The conference in Madrid opened with a brief ceremony at midnight and then began today despite the lack of an agenda and timetable. The 35-nation meeting has been dead locked over the Soviet Union’s attempt to limit discussion on Soviet human rights violations and the USSR’s invasion of Afghanistan during the 12-week meeting. In a compromise agreement, it was decided to let each national delegation make general statements over the next week while efforts to agree on an agenda continued. (see separate story P. 3)

(In Washington today, the State Department expressed “hope that the Soviet Union will ultimately join a reasonable compromise which will allow the Helsinki Commission to go forward with the whole implementation review that has been envisaged by all of its members.” Department spokesman John Trattner observed that “Almost alone, the Soviet Union has stood against a review and has tried to limit severely the time envisioned in the conference to conduct implementation of the review. That attitude on the part of the Soviets has brought the conference to the present impasse.”)

MOSCOW PETITION

In Moscow more than 100 refuseniks gathered at the Presidium of the Supreme Soviet to deliver a petition to President Leonid Brezhnev, signed by 268 Jews from Moscow, Leningrad, Riga, Kishinev and elsewhere. The letter, signed by those who declared the hunger strikes and by others who did not join the symbolic fast, accused the Soviet authorities of violating agreements on emigration that were part of the 1975 Helsinki Accords.

The petition asserted that “our countless appeals and applications are simply ignored. Many of us haven’t been able to get any response to requests. Very often the reason for rejection is not cited.

“In the past year the number of those refused has reached 50,000 by conservative estimates. Judicial persecution of people wishing to leave for Israel is continuing. Our innumerable letters and statements sent to various organizations at all levels are simply ignored.

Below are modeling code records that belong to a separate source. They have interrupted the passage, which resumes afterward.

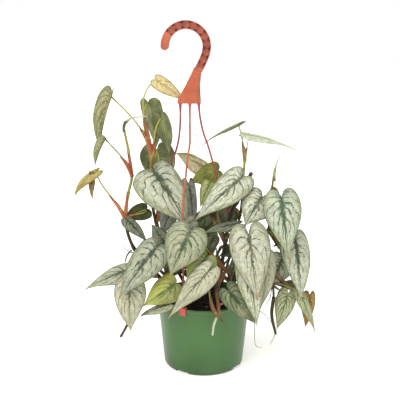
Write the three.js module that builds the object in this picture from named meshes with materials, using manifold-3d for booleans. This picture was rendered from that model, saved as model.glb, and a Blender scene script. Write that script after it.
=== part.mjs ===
// A silver leaf philodendron in a green nursery pot with a hook hanger.
// Millimetres, +Z up. The origin is the middle of the pot's foot, on the ground.
// +X is the right of the plant's best side, which faces -Y.
import * as THREE from 'three';
import { mergeVertices } from 'three/addons/utils/BufferGeometryUtils.js';
import Module from 'manifold-3d';

const wasm = await Module();
wasm.setup();

// Driving dimensions

const GAP = 0.3; // clearance between two pieces that touch on the real plant

const POT = {
  height: 115,
  rimRadius: 77.5,
  footRadius: 66,
  footCorner: 5,
  wall: 1.8,
  rimWall: 2.6,
  rimHeight: 5,
  rimCorner: 0.8,
  rimLedge: 1, // height over which the thick rim slopes in to the wall
  floor: 2.4,
  sides: 36,
  notches: 4,
  firstNotch: -123, // degrees round from +X
  notchWidth: 24,
  notchHeight: 5,
  notchDepth: 11,
};

const SOIL = {
  top: 101,
  crown: 3, // how much higher the middle is than the edge
  shoulder: 3, // how far down the edge is rounded off
  rings: [0.97, 0.75, 0.5, 0.25, 0], // shares of the radius where the top has a ring of points
  lump: 1.2,
  lumpWaves: [0.21, 0.17], // radians per millimetre along X and Y
  sides: 20,
};

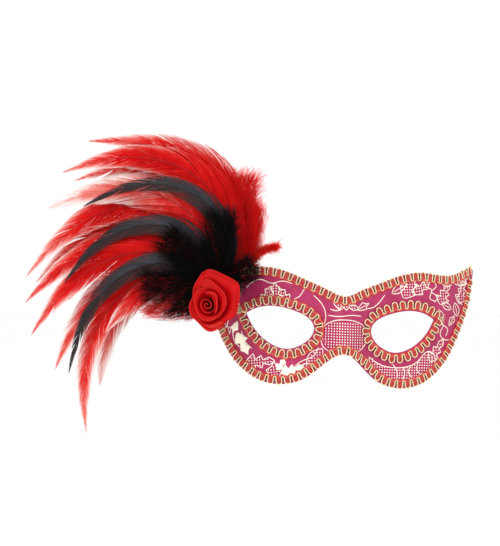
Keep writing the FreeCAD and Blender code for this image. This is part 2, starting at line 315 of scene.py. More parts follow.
def slab(mesh, points, tris, front, back, roll=0.0):
    """A closed sheet: two skins over the same triangles and a rim, rounded outwards by roll."""
    used, tris = np.unique(tris, return_inverse=True)
    tris = tris.reshape(-1, 3)
    points = points[used]
    top, under = front(points), back(points)
    n = len(points)
    rim = rim_of(tris)
    faces = [tuple(t) for t in tris.tolist()] + [tuple(t[::-1] + n) for t in tris]
    outward = np.zeros((n, 2))
    for a, b in rim:
        way = points[b] - points[a]
        way /= max(np.linalg.norm(way), 1e-9)
        for i in (a, b):
            outward[i] += (way[1], -way[0])
    grown = points + unit(outward) * roll
    middle = (front(grown) + back(grown)) / 2
    for a, b in rim:
        faces.append((b, a, 2 * n + a, 2 * n + b))
        faces.append((2 * n + b, 2 * n + a, n + a, n + b))
    keep = sorted({i for e in rim for i in e})
    place = {i: 2 * n + j for j, i in enumerate(keep)}
    faces = [tuple(place[i - 2 * n] if i >= 2 * n else i for i in f) for f in faces]
    mesh.add(np.concatenate([top, under, middle[keep]]), faces)


# ---- Materials ---------------------------------------------------------------
class Shader:
    """A principled material with a few node helpers."""

    def __init__(self, name, rough, **constants):
        self.material = bpy.data.materials.new(name)
        self.material.use_nodes = True
        self.tree = self.material.node_tree
        self.main = self.tree.nodes["Principled BSDF"]
        self.main.inputs["Roughness"].default_value = rough
        for key, value in constants.items():
            self.main.inputs[key.replace("_", " ")].default_value = value
        self.place = self.add("ShaderNodeTexCoord").outputs["Object"]

    def add(self, kind, values=None, **settings):
        node = self.tree.nodes.new(kind)
        for key, value in settings.items():
            setattr(node, key, value)
        for key, value in (values or {}).items():
            if isinstance(value, bpy.types.NodeSocket):
                self.tree.links.new(value, node.inputs[key])
            else:
                node.inputs[key].default_value = value
        return node

    def noise(self, scale, detail, rough=0.5):
        return self.add("ShaderNodeTexNoise", {"Vector": self.place, "Scale": scale, "Detail": detail,
                                               "Roughness": rough}).outputs["Fac"]

    def threads(self, way, pitch):
        """Slightly uneven bands across one of the object's axes, pitch metres apart."""
        scale = math.pi / (10 * pitch)
        return self.add("ShaderNodeTexWave", {"Vector": self.place, "Scale": scale, "Distortion": 0.4,
                                              "Detail": 1.0, "Detail Scale": 0.3},
                        bands_direction=way).outputs["Fac"]

    def tone(self):
        return self.add("ShaderNodeAttribute", attribute_name="tone").outputs["Fac"]

    def math(self, what, a, b):
        return self.add("ShaderNodeMath", {0: a, 1: b}, operation=what).outputs[0]

    def ramp(self, fac, stops):
        node = self.add("ShaderNodeValToRGB", {"Fac": fac})
        ramp = node.color_ramp
        while len(ramp.elements) < len(stops):
            ramp.elements.new(0.5)
        for element, (at, colour) in zip(ramp.elements, stops):
            element.position = at
            element.color = (*colour, 1)
        return node.outputs["Color"]

    def colour(self, socket):
        self.tree.links.new(socket, self.main.inputs["Base Color"])
        return self

    def roughness(self, fac, low, high):
        node = self.add("ShaderNodeMapRange", {"Value": fac, "To Min": low, "To Max": high})
        self.tree.links.new(node.outputs[0], self.main.inputs["Roughness"])
        return self

    def bump(self, height, distance, strength=1.0):
        node = self.add("ShaderNodeBump", {"Height": height, "Distance": distance, "Strength": strength})
        self.tree.links.new(node.outputs[0], self.main.inputs["Normal"])
        return self


def shade(base, factor):
    return tuple(min(c * factor, 1.0) for c in base)


def cloudy(name, rough, noise, stops, bump, wear=None, **constants):
    """A material whose colour, bumps and, if wear is given, roughness follow one noise."""
    s = Shader(name, rough, **constants)
    cloud = s.noise(*noise)
    s.colour(s.ramp(cloud, stops))
    if wear:
        s.roughness(cloud, *wear)
    return s.bump(cloud, *bump).material


def satin(name, base, dark, pitch, rough, sheen_tint, sheen, glint):
    s = Shader(name, rough, Sheen_Weight=sheen, Sheen_Roughness=0.4, Sheen_Tint=(*sheen_tint, 1),
               Specular_IOR_Level=0.5, Specular_Tint=(*glint, 1))
    weave = s.math("MULTIPLY", s.threads("X", pitch), s.threads("Z", pitch * 0.8))
    cloud = s.noise(140.0, 3.0)
    mixed = s.math("ADD", s.math("MULTIPLY", weave, 0.35), s.math("MULTIPLY", cloud, 0.65))
    s.colour(s.ramp(mixed, [(0.15, dark), (0.6, base), (0.95, shade(base, 1.18))]))
    s.roughness(cloud, rough - 0.07, rough + 0.09)
    return s.bump(mixed, 0.00012, 0.5).material


def felt(name, base):
    s = Shader(name, 0.95, Sheen_Weight=0.35, Sheen_Roughness=0.6, Specular_IOR_Level=0.2)
    fibres = s.noise(2600.0, 5.0, 0.7)
    clumps = s.noise(420.0, 3.0)
    mixed = s.math("ADD", s.math("MULTIPLY", fibres, 0.6), s.math("MULTIPLY", clumps, 0.4))
    s.colour(s.ramp(mixed, [(0.25, shade(base, 0.5)), (0.55, base), (0.8, shade(base, 2.1))]))
    return s.bump(mixed, 0.0002, 0.8).material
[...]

“Having been placed, in effect, outside the law, we on this day of the opening of the conference, begin a three-day hunger strike in protest and insist on an authoritative explanation of the legal basis of our situation.”

Reports from Jewish activists in the Soviet Union indicate that 84 Jews are fasting in Moscow, 28 in Leningrad, 27 in Riga, 15 in Kiev, 7 in Kishinev, 10 in Kharkov and 2 in Tbilisi.

Reacting to the organized protests, Viktor Brailovsky, well-known Jewish activist and refusenik, pointed out that the hunger strikes have materialized into “the widest demonstration in 10 years… We can’t control the Madrid Conference; this is all we can do.”